Work required :: Return each line of the material verbatim.

▼

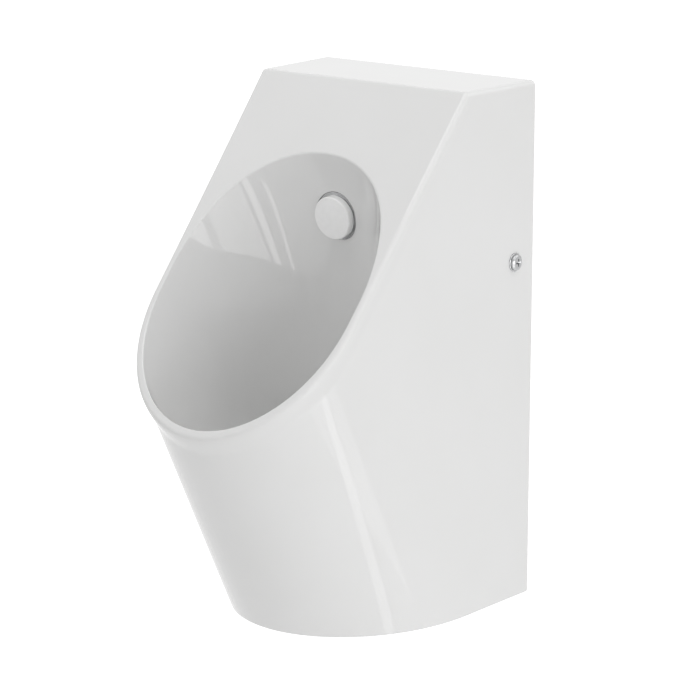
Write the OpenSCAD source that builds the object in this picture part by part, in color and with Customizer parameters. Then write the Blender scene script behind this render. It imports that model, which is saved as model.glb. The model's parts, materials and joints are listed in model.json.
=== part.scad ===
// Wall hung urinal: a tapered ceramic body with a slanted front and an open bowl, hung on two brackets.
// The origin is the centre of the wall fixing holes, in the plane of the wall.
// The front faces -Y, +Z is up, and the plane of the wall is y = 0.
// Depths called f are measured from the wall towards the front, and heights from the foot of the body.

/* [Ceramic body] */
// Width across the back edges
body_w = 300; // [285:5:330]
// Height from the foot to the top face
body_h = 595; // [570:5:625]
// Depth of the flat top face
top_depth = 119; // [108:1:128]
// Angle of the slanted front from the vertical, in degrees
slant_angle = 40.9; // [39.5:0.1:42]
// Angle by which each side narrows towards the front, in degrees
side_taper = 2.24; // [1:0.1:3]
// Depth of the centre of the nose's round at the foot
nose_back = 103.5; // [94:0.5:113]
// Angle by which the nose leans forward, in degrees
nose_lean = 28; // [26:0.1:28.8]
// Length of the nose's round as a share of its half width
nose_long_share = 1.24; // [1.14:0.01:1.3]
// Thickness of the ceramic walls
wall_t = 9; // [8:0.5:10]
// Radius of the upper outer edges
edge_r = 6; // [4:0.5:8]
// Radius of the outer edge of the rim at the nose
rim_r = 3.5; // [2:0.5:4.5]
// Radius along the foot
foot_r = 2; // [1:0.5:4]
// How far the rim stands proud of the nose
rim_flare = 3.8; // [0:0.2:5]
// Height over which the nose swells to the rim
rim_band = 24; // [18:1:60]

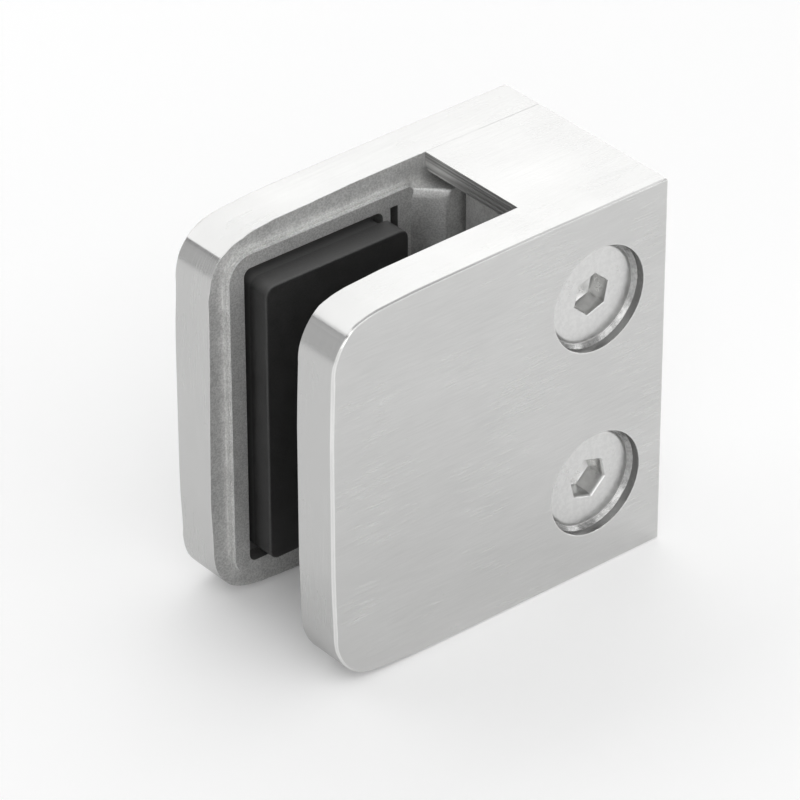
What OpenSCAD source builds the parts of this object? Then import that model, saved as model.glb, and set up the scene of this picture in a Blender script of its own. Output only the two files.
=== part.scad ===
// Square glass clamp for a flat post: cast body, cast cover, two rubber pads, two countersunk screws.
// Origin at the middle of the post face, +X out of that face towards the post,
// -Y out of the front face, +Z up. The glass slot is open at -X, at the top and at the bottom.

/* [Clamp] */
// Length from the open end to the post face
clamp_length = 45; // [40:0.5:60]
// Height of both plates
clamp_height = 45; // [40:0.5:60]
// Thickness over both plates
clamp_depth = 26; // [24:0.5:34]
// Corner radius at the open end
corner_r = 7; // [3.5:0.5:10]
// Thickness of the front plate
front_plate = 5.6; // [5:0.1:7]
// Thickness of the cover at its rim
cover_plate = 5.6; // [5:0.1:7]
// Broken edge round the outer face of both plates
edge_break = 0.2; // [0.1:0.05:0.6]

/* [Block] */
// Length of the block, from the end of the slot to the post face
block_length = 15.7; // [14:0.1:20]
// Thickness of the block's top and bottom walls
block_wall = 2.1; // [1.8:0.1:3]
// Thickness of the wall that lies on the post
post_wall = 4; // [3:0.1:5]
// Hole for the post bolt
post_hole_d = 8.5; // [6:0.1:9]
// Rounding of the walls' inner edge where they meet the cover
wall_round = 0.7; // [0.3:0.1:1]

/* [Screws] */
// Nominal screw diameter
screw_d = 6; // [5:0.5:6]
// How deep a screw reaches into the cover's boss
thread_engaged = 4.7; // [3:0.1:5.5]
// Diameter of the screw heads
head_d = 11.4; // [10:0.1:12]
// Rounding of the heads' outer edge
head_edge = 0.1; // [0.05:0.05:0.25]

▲

The response ::
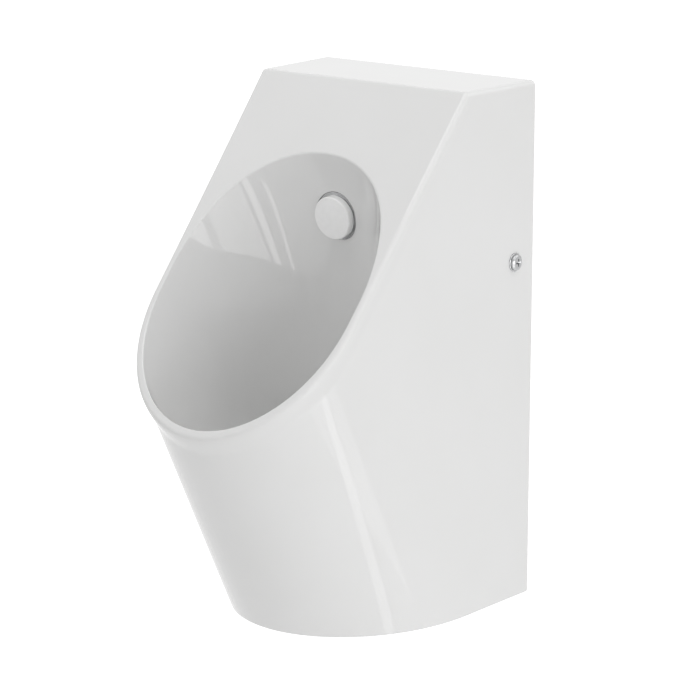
Write the OpenSCAD source that builds the object in this picture part by part, in color and with Customizer parameters. Then write the Blender scene script behind this render. It imports that model, which is saved as model.glb. The model's parts, materials and joints are listed in model.json.
=== part.scad ===
// Wall hung urinal: a tapered ceramic body with a slanted front and an open bowl, hung on two brackets.
// The origin is the centre of the wall fixing holes, in the plane of the wall.
// The front faces -Y, +Z is up, and the plane of the wall is y = 0.
// Depths called f are measured from the wall towards the front, and heights from the foot of the body.

/* [Ceramic body] */
// Width across the back edges
body_w = 300; // [285:5:330]
// Height from the foot to the top face
body_h = 595; // [570:5:625]
// Depth of the flat top face
top_depth = 119; // [108:1:128]
// Angle of the slanted front from the vertical, in degrees
slant_angle = 40.9; // [39.5:0.1:42]
// Angle by which each side narrows towards the front, in degrees
side_taper = 2.24; // [1:0.1:3]
// Depth of the centre of the nose's round at the foot
nose_back = 103.5; // [94:0.5:113]
// Angle by which the nose leans forward, in degrees
nose_lean = 28; // [26:0.1:28.8]
// Length of the nose's round as a share of its half width
nose_long_share = 1.24; // [1.14:0.01:1.3]
// Thickness of the ceramic walls
wall_t = 9; // [8:0.5:10]
// Radius of the upper outer edges
edge_r = 6; // [4:0.5:8]
// Radius of the outer edge of the rim at the nose
rim_r = 3.5; // [2:0.5:4.5]
// Radius along the foot
foot_r = 2; // [1:0.5:4]
// How far the rim stands proud of the nose
rim_flare = 3.8; // [0:0.2:5]
// Height over which the nose swells to the rim
rim_band = 24; // [18:1:60]

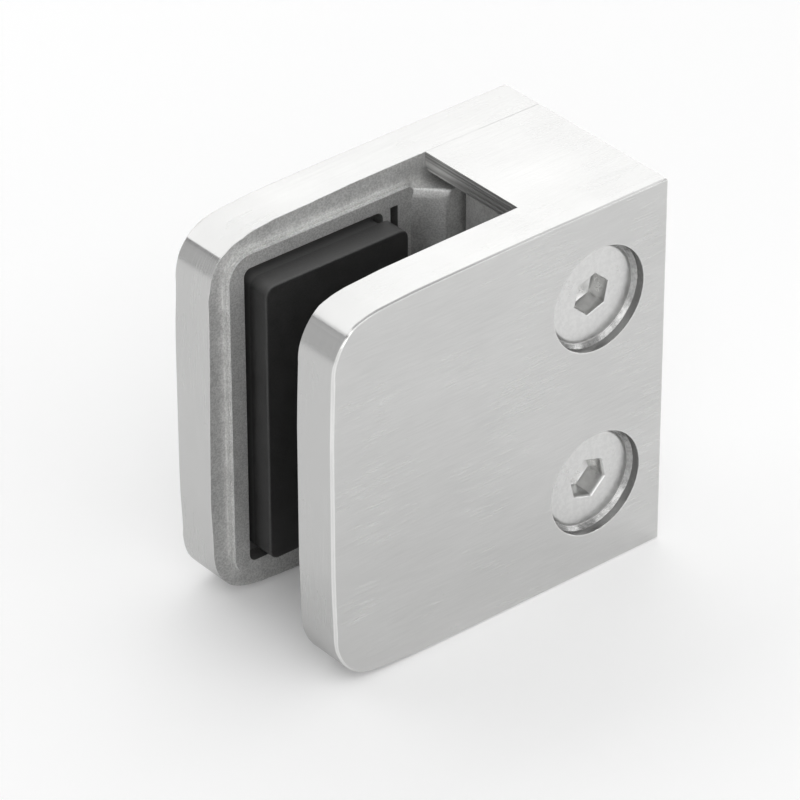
What OpenSCAD source builds the parts of this object? Then import that model, saved as model.glb, and set up the scene of this picture in a Blender script of its own. Output only the two files.
=== part.scad ===
// Square glass clamp for a flat post: cast body, cast cover, two rubber pads, two countersunk screws.
// Origin at the middle of the post face, +X out of that face towards the post,
// -Y out of the front face, +Z up. The glass slot is open at -X, at the top and at the bottom.

/* [Clamp] */
// Length from the open end to the post face
clamp_length = 45; // [40:0.5:60]
// Height of both plates
clamp_height = 45; // [40:0.5:60]
// Thickness over both plates
clamp_depth = 26; // [24:0.5:34]
// Corner radius at the open end
corner_r = 7; // [3.5:0.5:10]
// Thickness of the front plate
front_plate = 5.6; // [5:0.1:7]
// Thickness of the cover at its rim
cover_plate = 5.6; // [5:0.1:7]
// Broken edge round the outer face of both plates
edge_break = 0.2; // [0.1:0.05:0.6]

/* [Block] */
// Length of the block, from the end of the slot to the post face
block_length = 15.7; // [14:0.1:20]
// Thickness of the block's top and bottom walls
block_wall = 2.1; // [1.8:0.1:3]
// Thickness of the wall that lies on the post
post_wall = 4; // [3:0.1:5]
// Hole for the post bolt
post_hole_d = 8.5; // [6:0.1:9]
// Rounding of the walls' inner edge where they meet the cover
wall_round = 0.7; // [0.3:0.1:1]

/* [Screws] */
// Nominal screw diameter
screw_d = 6; // [5:0.5:6]
// How deep a screw reaches into the cover's boss
thread_engaged = 4.7; // [3:0.1:5.5]
// Diameter of the screw heads
head_d = 11.4; // [10:0.1:12]
// Rounding of the heads' outer edge
head_edge = 0.1; // [0.05:0.05:0.25]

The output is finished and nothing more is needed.